It is common to have a single task (provider) scheduling many small sub-tasks to the scheduler, which are evenly distributed to the workers (consumers). These consumers typically outnumber the providers, and it is easy to have the provider struggle to provide enough work to keep the consumers fully occupied.
In this situation, the workers can enter a loop where they are given a task, complete it, and end up waiting a short duration for more work. Allowing a worker thread to yield to the OS when waiting for another task (e.g. with std::condition_variable::wait()) can be costly in terms of performance. Depending on the platform, it may take a millisecond or more before the thread is resumed by the OS. A stall of this length can lead to significant stalls in the entire task dependency graph.

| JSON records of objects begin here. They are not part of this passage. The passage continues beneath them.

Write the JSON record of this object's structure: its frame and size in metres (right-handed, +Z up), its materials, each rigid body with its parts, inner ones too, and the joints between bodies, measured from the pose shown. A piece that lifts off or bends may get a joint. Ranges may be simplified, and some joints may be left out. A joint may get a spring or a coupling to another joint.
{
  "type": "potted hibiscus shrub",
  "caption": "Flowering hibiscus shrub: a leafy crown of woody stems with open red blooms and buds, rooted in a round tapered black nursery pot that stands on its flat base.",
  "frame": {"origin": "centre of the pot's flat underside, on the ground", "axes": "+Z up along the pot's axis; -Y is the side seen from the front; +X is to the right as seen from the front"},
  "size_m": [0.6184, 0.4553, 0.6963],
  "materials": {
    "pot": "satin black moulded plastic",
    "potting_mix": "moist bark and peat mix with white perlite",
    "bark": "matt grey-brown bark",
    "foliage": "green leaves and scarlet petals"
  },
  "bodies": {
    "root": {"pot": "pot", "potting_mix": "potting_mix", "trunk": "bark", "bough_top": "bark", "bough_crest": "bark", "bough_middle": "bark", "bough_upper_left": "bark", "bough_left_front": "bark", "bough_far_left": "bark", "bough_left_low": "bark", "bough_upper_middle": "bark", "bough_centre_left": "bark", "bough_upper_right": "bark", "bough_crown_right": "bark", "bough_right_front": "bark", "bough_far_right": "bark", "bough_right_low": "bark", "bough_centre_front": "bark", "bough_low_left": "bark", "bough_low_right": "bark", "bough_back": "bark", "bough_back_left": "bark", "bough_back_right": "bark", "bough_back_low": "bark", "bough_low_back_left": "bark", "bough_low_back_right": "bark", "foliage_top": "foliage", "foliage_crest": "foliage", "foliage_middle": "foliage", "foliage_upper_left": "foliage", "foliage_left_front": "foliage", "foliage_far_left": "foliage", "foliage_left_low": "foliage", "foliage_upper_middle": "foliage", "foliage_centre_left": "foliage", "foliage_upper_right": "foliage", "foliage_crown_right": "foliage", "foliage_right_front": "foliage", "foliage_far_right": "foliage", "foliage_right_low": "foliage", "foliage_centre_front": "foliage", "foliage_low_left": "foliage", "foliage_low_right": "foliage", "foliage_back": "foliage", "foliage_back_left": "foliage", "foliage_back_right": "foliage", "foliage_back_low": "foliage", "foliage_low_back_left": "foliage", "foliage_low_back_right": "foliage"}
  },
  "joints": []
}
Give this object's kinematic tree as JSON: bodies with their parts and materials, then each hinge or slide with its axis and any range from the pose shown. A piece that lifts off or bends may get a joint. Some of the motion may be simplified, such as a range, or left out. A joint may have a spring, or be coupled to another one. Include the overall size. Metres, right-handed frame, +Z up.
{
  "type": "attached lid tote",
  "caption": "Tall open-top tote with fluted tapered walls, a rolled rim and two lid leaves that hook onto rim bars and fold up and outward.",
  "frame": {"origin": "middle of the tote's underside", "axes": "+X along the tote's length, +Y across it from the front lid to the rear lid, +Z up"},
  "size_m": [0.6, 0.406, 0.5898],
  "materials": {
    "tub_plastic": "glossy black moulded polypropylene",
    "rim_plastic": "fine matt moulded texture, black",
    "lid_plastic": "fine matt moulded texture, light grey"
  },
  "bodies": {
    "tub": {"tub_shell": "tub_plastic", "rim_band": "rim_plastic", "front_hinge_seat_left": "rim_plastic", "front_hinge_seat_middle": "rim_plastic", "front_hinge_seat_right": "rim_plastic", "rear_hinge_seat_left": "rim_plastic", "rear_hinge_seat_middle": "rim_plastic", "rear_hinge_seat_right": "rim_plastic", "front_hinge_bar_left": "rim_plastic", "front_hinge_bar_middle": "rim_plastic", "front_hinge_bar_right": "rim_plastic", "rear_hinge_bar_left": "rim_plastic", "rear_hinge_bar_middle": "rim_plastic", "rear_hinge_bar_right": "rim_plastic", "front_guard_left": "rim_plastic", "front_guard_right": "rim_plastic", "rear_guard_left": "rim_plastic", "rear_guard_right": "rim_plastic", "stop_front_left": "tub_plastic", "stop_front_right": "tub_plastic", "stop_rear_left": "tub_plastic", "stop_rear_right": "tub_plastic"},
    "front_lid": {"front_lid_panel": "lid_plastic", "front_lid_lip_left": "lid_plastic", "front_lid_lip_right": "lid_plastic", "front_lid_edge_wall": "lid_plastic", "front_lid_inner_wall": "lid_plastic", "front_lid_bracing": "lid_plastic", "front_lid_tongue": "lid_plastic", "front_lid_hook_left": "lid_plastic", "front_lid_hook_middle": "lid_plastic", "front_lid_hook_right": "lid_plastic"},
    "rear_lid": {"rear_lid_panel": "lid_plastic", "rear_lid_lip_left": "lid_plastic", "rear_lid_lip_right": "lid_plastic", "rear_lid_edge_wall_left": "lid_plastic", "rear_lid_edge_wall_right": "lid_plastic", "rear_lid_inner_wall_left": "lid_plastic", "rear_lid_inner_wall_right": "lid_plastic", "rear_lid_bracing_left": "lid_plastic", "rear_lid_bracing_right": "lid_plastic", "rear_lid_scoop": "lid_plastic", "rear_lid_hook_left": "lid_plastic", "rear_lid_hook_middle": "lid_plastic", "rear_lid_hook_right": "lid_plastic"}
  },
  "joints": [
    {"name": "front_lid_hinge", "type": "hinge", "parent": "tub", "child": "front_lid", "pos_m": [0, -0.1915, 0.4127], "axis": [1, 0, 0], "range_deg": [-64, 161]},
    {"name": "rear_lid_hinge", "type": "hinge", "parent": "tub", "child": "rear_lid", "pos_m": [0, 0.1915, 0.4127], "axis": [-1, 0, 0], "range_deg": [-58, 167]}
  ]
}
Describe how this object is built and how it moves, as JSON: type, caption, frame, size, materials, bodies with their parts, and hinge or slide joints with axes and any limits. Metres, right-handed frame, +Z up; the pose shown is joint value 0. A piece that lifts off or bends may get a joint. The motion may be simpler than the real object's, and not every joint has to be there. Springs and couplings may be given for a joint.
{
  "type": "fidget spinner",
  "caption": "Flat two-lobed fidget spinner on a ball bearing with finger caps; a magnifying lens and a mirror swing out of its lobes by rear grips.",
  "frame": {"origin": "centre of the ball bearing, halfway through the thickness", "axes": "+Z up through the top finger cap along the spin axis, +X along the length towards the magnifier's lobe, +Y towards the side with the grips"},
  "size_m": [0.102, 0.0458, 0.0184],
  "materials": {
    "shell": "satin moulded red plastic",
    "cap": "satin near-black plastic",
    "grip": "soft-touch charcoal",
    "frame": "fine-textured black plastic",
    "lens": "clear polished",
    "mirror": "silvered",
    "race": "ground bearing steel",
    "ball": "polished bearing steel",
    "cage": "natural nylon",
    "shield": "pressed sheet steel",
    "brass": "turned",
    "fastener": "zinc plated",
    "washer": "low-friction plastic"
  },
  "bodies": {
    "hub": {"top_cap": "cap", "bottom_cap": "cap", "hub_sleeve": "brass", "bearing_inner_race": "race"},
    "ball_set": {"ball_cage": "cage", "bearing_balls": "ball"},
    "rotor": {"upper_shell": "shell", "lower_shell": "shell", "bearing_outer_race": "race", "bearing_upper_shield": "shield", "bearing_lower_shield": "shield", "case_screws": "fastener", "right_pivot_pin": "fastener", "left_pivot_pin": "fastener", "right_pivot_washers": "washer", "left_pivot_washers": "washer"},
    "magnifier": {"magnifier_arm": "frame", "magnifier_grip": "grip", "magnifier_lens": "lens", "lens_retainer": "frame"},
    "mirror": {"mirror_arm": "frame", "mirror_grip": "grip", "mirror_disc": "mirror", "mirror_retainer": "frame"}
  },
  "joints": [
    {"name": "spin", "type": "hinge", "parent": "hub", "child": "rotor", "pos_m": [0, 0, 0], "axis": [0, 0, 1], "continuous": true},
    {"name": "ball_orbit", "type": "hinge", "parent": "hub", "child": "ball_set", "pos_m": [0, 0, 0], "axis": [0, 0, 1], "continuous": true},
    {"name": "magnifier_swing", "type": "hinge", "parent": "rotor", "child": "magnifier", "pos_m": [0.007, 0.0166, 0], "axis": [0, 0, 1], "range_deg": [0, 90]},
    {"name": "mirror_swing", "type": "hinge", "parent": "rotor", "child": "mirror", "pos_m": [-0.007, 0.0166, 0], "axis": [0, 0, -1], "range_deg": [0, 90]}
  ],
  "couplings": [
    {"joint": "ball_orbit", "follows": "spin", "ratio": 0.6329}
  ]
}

spinForWork() contains a loop that runs for a short duration. In the body of the loop, the following is performed:

A tight loop of nops is used to keep the CPU busy, while periodically checking work.num to see if any new work has become available. If new work is found, spinForWork() returns immediately.
If no new work was scheduled, an attempt is made to steal a task from another random worker. If the steal was successful, spinForWork() returns immediately.
If the steal was unsuccessful, std::this_thread::yield() is called to prevent marl from starving the OS.

flowchart

Worker Types

A worker is created as either a Single-Threaded-Worker or Multi-Threaded-Worker.

Most of the logic is the same between these two modes. The most significant difference between the STW and MTW is the behavior of the worker's entry point function - marl::Scheduler::Worker::run().

Single-Threaded-Workers

A single-threaded-worker (STW) is created for each thread that is bound with a call to marl::Scheduler::bind().

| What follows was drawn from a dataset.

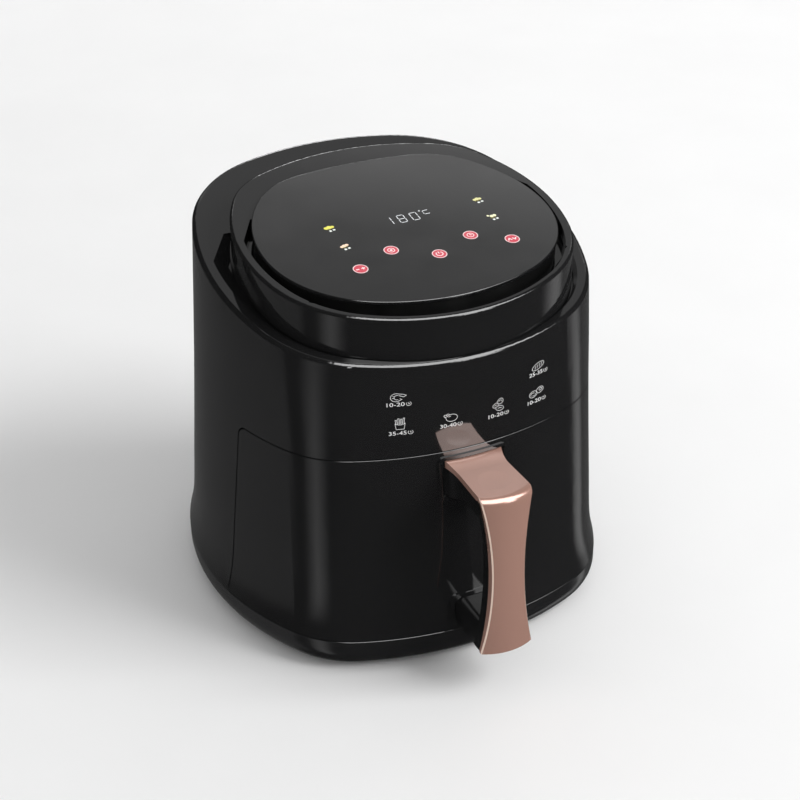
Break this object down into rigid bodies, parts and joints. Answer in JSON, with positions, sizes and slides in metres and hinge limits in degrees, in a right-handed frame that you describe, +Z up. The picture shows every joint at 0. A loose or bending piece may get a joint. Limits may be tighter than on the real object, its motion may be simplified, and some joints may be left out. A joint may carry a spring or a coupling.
{
  "type": "air fryer",
  "caption": "Rounded-square drawer air fryer with a sloping touch panel on a raised lid ring, a wrap-round drawer front with a waisted metallic handle, and a flared base.",
  "frame": {"origin": "on the surface the object stands on, under the middle of its bounding box, on the plane of symmetry", "axes": "+Z up, the handle and drawer face -Y, +X to the right of someone facing the handle"},
  "size_m": [0.2918, 0.3341, 0.2868],
  "materials": {
    "base_black": "satin black",
    "board_green": "solder mask",
    "bronze": "sintered bronze",
    "cable_white": "flat ribbon",
    "ceramic": "unglazed steatite",
    "component_black": "moulded component",
    "element_steel": "heat-dulled stainless",
    "fan_aluminium": "satin",
    "handle_black": "black satin-gloss",
    "housing_black": "high-gloss black moulding",
    "inner_plastic": "fine-textured black",
    "lamination": "stacked steel sheet",
    "pan_coating": "dark non-stick coating",
    "panel_glass": "black-backed gloss touch panel",
    "rose_gold": "rose-gold anodised satin",
    "rubber": "matt black rubber",
    "sheet_steel": "cold-rolled galvanised",
    "silicone": "matt silicone",
    "winding": "enamelled wire under tape",
    "zinc_steel": "zinc-plated"
  },
  "bodies": {
    "housing": {"base_screws": "zinc_steel", "base_tray": "base_black", "board_capacitor": "fan_aluminium", "board_clips": "inner_plastic", "board_components": "component_black", "board_standoffs": "inner_plastic", "bottom_plate": "inner_plastic", "buzzer": "component_black", "chamber_gasket": "silicone", "chamber_liner": "sheet_steel", "collar_screws": "zinc_steel", "control_panel_glass": "panel_glass", "cord_inlet": "rubber", "display_module": "component_black", "door_switch": "component_black", "drawer_rails": "sheet_steel", "element_brackets": "sheet_steel", "element_guard": "sheet_steel", "element_seals": "ceramic", "exhaust_duct": "sheet_steel", "front_bulkhead": "inner_plastic", "heat_shield": "sheet_steel", "heating_element": "element_steel", "motor_bearings": "bronze", "motor_brackets": "sheet_steel", "motor_coil": "winding", "motor_standoffs": "zinc_steel", "motor_stator": "lamination", "motor_studs": "zinc_steel", "outer_shell": "housing_black", "panel_ribbon": "cable_white", "panel_tray": "inner_plastic", "power_board": "board_green", "rear_air_grille": "inner_plastic", "rubber_feet": "rubber", "temperature_probe": "element_steel", "thermal_fuse": "ceramic", "top_collar": "housing_black", "touch_board": "board_green", "touch_springs": "zinc_steel"},
    "drawer": {"drawer_front": "housing_black", "drawer_inner_cover": "inner_plastic", "pan": "pan_coating", "pan_screws": "zinc_steel", "handle_cover": "rose_gold", "handle_grip": "handle_black", "handle_screws": "zinc_steel", "handle_bezels": "housing_black"},
    "crisper": {"crisper_plate": "pan_coating", "crisper_bumpers": "silicone"},
    "fan_rotor": {"motor_shaft": "zinc_steel", "motor_rotor": "lamination", "convection_fan": "fan_aluminium", "fan_nut": "zinc_steel", "cooling_fan": "inner_plastic"},
    "switch_lever": {"switch_lever": "sheet_steel"}
  },
  "joints": [
    {"name": "drawer_slide", "type": "slide", "parent": "housing", "child": "drawer", "axis": [0, -1, 0], "range_m": [0, 0.245]},
    {"name": "crisper_lift", "type": "slide", "parent": "drawer", "child": "crisper", "axis": [0, 0, 1], "range_m": [0, 0.1125]},
    {"name": "fan_spin", "type": "hinge", "parent": "housing", "child": "fan_rotor", "pos_m": [0, 0.0228, 0.225], "axis": [0, 0, 1], "continuous": true},
    {"name": "lever_press", "type": "hinge", "parent": "housing", "child": "switch_lever", "pos_m": [0.1205, -0.0066, 0.141], "axis": [-1, 0, 0], "range_deg": [0, 8], "stiffness_Nm_per_rad": 0.002}
  ]
}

If the scheduler has no dedicated worker threads (marl::Scheduler::getWorkerThreadCount() == 0), then scheduled tasks are queued on to the STW for the currently executing thread.

Because in this mode there are no worker threads, the tasks queued on the STW are not automatically background executed. Instead, tasks are only executed whenever there's a call to marl::Scheduler::Worker::suspend(). The logic for suspend() is common for STWs and MTWs, and the first call will create a fiber which calls marl::Scheduler::Worker::run().

marl::Scheduler::Worker::run() is implemented for STWs as a loop that calls marl::Scheduler::Worker::runUntilIdle(), and then switches back to the main fiber. This loop only exits once the worker is shutdown.

flowchart

void SingleThreadedWorkerExample() {
  marl::Scheduler scheduler;
  scheduler.setWorkerThreadCount(0); // STW mode.
  scheduler.bind();
  defer(scheduler.unbind());

  // Calling marl::schedule() enqueues the task on the STW, but does not
  // execute it until the thread is blocked.
  marl::Event done;
  marl::schedule([=] {
    done.signal();
  });

  // This is a blocking call.
  // marl::Event::wait() (indirectly) calls marl::Scheduler::Worker::suspend().
  // marl::Scheduler::Worker::suspend() creates and switches to a fiber which
  // calls marl::Scheduler::Worker::run() to run all enqueued tasks. The fiber
  // then places itself into idleFibers set and switches back to the main fiber
  // to continue execution.
  done.wait();
}

Multi-Threaded-Workers

Multi-Threaded-Workers are created when marl::Scheduler::setWorkerThreadCount() is called with a positive number.

Each MTW is paired with a new std::thread that calls marl::Scheduler::Worker::run().

marl::Scheduler::Worker::run() is implemented for MTWs as a loop that calls marl::Scheduler::Worker::waitForWork() followed by marl::Scheduler::Worker::runUntilIdle(). This loop only exits once the worker is shutdown.

flowchart